**** Records for this task

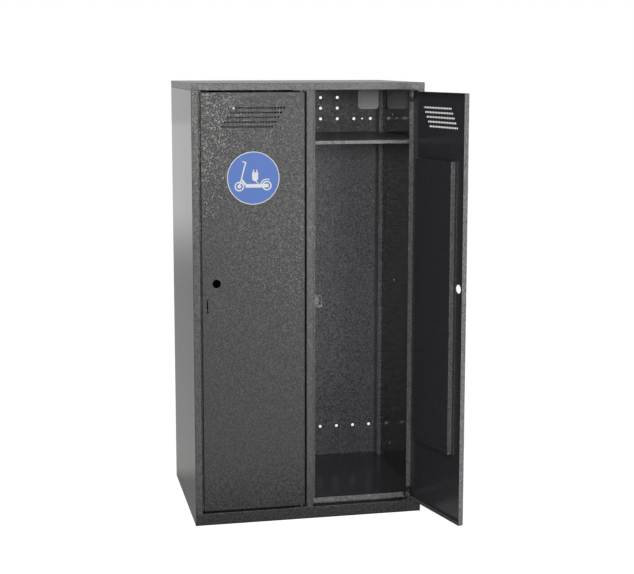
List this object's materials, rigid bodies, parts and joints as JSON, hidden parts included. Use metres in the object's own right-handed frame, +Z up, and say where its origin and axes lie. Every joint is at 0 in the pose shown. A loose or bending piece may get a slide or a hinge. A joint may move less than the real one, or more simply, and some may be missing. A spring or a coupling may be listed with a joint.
{
  "type": "scooter charging locker",
  "caption": "Tall folded sheet steel locker with side-by-side compartments for charging scooters, with hinged perforated doors, shelves, cable ducts and lidded sockets; shown with a door open.",
  "frame": {"origin": "middle of the cabinet's base, on the ground", "axes": "+Z up, the doors face -Y, +X to the right as seen by someone facing the doors"},
  "size_m": [0.8542, 0.9207, 1.512],
  "materials": {
    "powder_coat": "textured",
    "zinc": "satin",
    "nylon": "matte",
    "socket_plastic": "satin",
    "rubber": "matte"
  },
  "bodies": {
    "cabinet": {"left_side_panel": "powder_coat", "right_side_panel": "powder_coat", "centre_mullion": "powder_coat", "centre_partition": "powder_coat", "back_panel": "powder_coat", "roof_panel": "powder_coat", "top_cap": "powder_coat", "plinth_front_rail": "powder_coat", "plinth_rear_rail": "powder_coat", "left_floor_bearer": "powder_coat", "right_floor_bearer": "powder_coat", "centre_floor_bearer": "powder_coat", "left_floor_pan": "powder_coat", "right_floor_pan": "powder_coat", "left_shelf": "powder_coat", "right_shelf": "powder_coat", "left_shelf_ledge": "powder_coat", "right_shelf_ledge": "powder_coat", "left_rear_strip": "powder_coat", "right_rear_strip": "powder_coat", "left_cable_duct": "powder_coat", "right_cable_duct": "powder_coat", "left_duct_cover": "powder_coat", "right_duct_cover": "powder_coat", "left_strike": "powder_coat", "right_strike": "powder_coat", "left_hinge_plates": "powder_coat", "right_hinge_plates": "powder_coat", "left_hinge_pins": "zinc", "right_hinge_pins": "zinc", "left_socket_housing": "socket_plastic", "right_socket_housing": "socket_plastic", "left_socket_insert": "socket_plastic", "right_socket_insert": "socket_plastic", "left_lid_pin": "zinc", "right_lid_pin": "zinc", "left_cable_grommet": "rubber", "right_cable_grommet": "rubber"},
    "left_door": {"left_door_skin": "powder_coat", "left_door_stiffener": "powder_coat", "left_pivot_brackets": "powder_coat", "left_door_bushes": "nylon"},
    "left_lid": {"left_socket_lid": "socket_plastic"},
    "right_door": {"right_door_skin": "powder_coat", "right_door_stiffener": "powder_coat", "right_pivot_brackets": "powder_coat", "right_door_bushes": "nylon"},
    "right_lid": {"right_socket_lid": "socket_plastic"}
  },
  "joints": [
    {"name": "left_door_hinge", "type": "hinge", "parent": "cabinet", "child": "left_door", "pos_m": [-0.02775, -0.2875, 0.766], "axis": [0, 0, 1], "range_deg": [0, 104]},
    {"name": "right_door_hinge", "type": "hinge", "parent": "cabinet", "child": "right_door", "pos_m": [0.35975, -0.2875, 0.766], "axis": [0, 0, 1], "range_deg": [-104, 0]},
    {"name": "left_lid_hinge", "type": "hinge", "parent": "cabinet", "child": "left_lid", "pos_m": [-0.0576, 0.2433, 1.476], "axis": [-1, 0, 0], "range_deg": [0, 90], "stiffness_Nm_per_rad": 0.02, "springref_deg": -17.19},
    {"name": "right_lid_hinge", "type": "hinge", "parent": "cabinet", "child": "right_lid", "pos_m": [0.3418, 0.2433, 1.476], "axis": [-1, 0, 0], "range_deg": [0, 90], "stiffness_Nm_per_rad": 0.02, "springref_deg": -17.19}
  ]
}
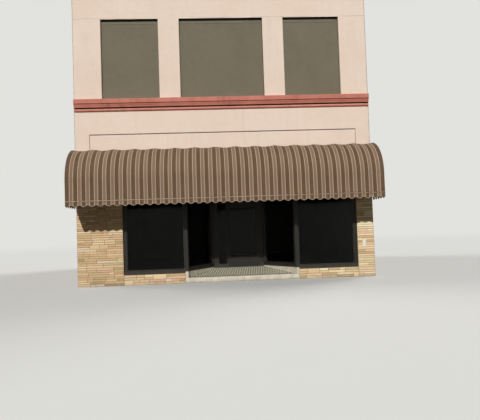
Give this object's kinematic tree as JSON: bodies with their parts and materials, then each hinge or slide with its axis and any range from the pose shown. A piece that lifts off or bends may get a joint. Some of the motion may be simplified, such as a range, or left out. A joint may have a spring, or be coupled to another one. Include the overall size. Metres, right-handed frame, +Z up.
{
  "type": "corner shop building",
  "caption": "Two-storey shop building between party walls: stucco upper front with blocked windows and a moulded belt course, stone piers, recessed entry, striped round awning, hinged door.",
  "frame": {"origin": "On the underside of the ground floor, under the middle of the building's plan, level with the pavement at its lowest corner.", "axes": "+Z is up, +X runs along the shopfront to the right as seen from the street, and the street side faces -Y."},
  "size_m": [9.2, 13.53, 9.9],
  "materials": {
    "stucco": "matte",
    "stone_facing": "matte",
    "concrete": "matte",
    "pale_concrete": "matte",
    "coping_stone": "matte",
    "brick": "matte",
    "belt_paint": "matte",
    "panel_paint": "matte",
    "floor_boards": "matte",
    "soffit_board": "matte",
    "roofing": "matte",
    "frame_metal": "satin",
    "glass": "gloss",
    "awning_cloth": "matte",
    "awning_steel": "satin",
    "box_plastic": "matte",
    "hardware_metal": "satin"
  },
  "bodies": {
    "building": {"ground_floor": "concrete", "entry_floor": "concrete", "left_party_wall": "brick", "right_party_wall": "brick", "front_upper_wall": "stucco", "transom_panel": "stucco", "shopfront_beam": "frame_metal", "left_stone_pier": "stone_facing", "right_stone_pier": "stone_facing", "left_stone_base": "stone_facing", "right_stone_base": "stone_facing", "rear_stone_wall": "stone_facing", "rear_upper_wall": "stucco", "upper_floor": "floor_boards", "roof_deck": "roofing", "front_belt_course": "belt_paint", "rear_belt_course": "belt_paint", "front_coping": "coping_stone", "rear_coping": "coping_stone", "party_wall_copings": "coping_stone", "front_left_window_panel": "panel_paint", "front_centre_window_panel": "panel_paint", "front_right_window_panel": "panel_paint", "rear_window_panels": "panel_paint", "left_window_frame": "frame_metal", "left_window_glass": "glass", "right_window_frame": "frame_metal", "right_window_glass": "glass", "left_return_frame": "frame_metal", "left_return_glass": "glass", "right_return_frame": "frame_metal", "right_return_glass": "glass", "left_return_base": "pale_concrete", "right_return_base": "pale_concrete", "door_frame": "frame_metal", "entry_glass": "glass", "entry_soffit": "soffit_board", "awning_frame": "awning_steel", "awning_canopy": "awning_cloth", "awning_valance": "awning_cloth", "wall_box": "box_plastic", "frame_hinges": "hardware_metal"},
    "door": {"door_leaf": "frame_metal", "door_glass": "glass", "door_pulls": "hardware_metal", "door_hinges": "hardware_metal"}
  },
  "joints": [
    {"name": "door_hinge", "type": "hinge", "parent": "building", "child": "door", "pos_m": [1.082, -4.314, 1.405], "axis": [0, 0, 1], "range_deg": [0, 90]}
  ]
}
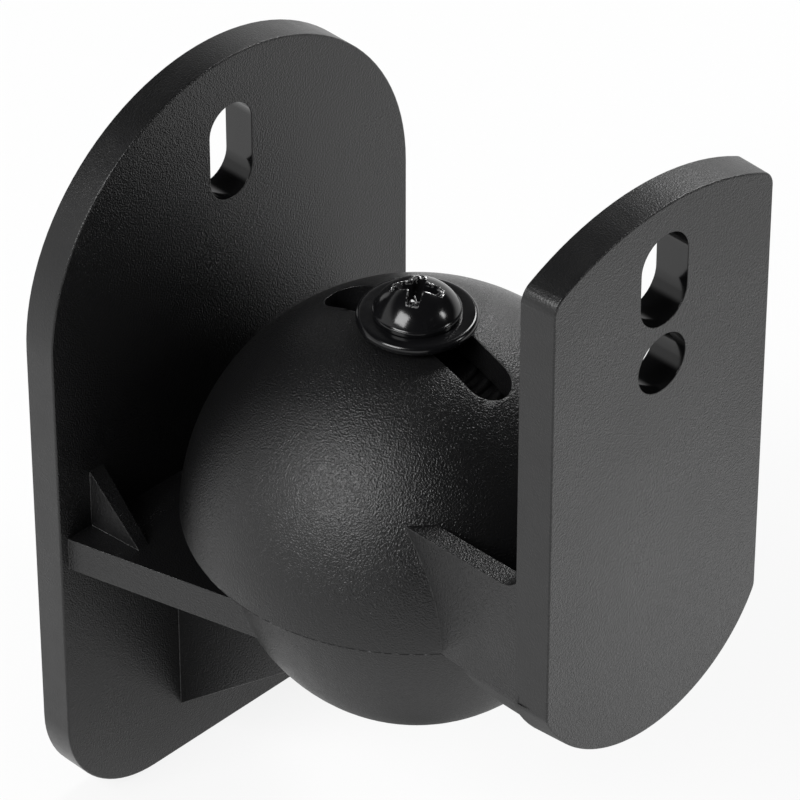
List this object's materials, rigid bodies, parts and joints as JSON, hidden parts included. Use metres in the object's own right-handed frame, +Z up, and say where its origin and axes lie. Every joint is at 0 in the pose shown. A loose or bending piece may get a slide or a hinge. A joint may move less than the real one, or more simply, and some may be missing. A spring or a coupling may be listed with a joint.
{
  "type": "speaker wall bracket",
  "caption": "Small wall bracket for a loudspeaker: a slotted dome with a drilled plate, clamped by a screw over a ball on a round-topped wall plate, so it pans and tilts.",
  "frame": {"origin": "on the back face of the wall plate, on its upright centre line, level with the centre of the ball", "axes": "+Z up, +Y into the wall, -Y towards the speaker, +X to the right seen from the speaker side"},
  "size_m": [0.047, 0.0586, 0.0906],
  "materials": {
    "moulded_black": "fine spark-eroded grain",
    "black_screw": "gloss black",
    "nut_steel": "zinc plated"
  },
  "bodies": {
    "wall_side": {"wall_bracket": "moulded_black", "clamp_screw": "black_screw", "clamp_nut": "nut_steel"},
    "pan_washer": {"clamp_washer": "black_screw"},
    "speaker_side": {"speaker_bracket": "moulded_black"}
  },
  "joints": [
    {"name": "pan", "type": "hinge", "parent": "wall_side", "child": "pan_washer", "pos_m": [0, -0.0282, 0], "axis": [0, 0, 1], "range_deg": [-60, 60]},
    {"name": "tilt", "type": "hinge", "parent": "pan_washer", "child": "speaker_side", "pos_m": [0, -0.0282, 0], "axis": [1, 0, 0], "range_deg": [-14, 24.5]}
  ]
}
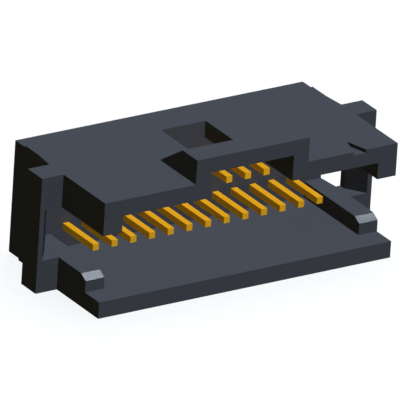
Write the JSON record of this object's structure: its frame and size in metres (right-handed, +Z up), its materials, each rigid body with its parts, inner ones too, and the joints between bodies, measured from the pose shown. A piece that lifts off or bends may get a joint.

********

#### Goal:
Copy every line in the records above that contains the word "bends".

#### Solution below:
Give this object's kinematic tree as JSON: bodies with their parts and materials, then each hinge or slide with its axis and any range from the pose shown. A piece that lifts off or bends may get a joint. Some of the motion may be simplified, such as a range, or left out. A joint may have a spring, or be coupled to another one. Include the overall size. Metres, right-handed frame, +Z up.
Write the JSON record of this object's structure: its frame and size in metres (right-handed, +Z up), its materials, each rigid body with its parts, inner ones too, and the joints between bodies, measured from the pose shown. A piece that lifts off or bends may get a joint.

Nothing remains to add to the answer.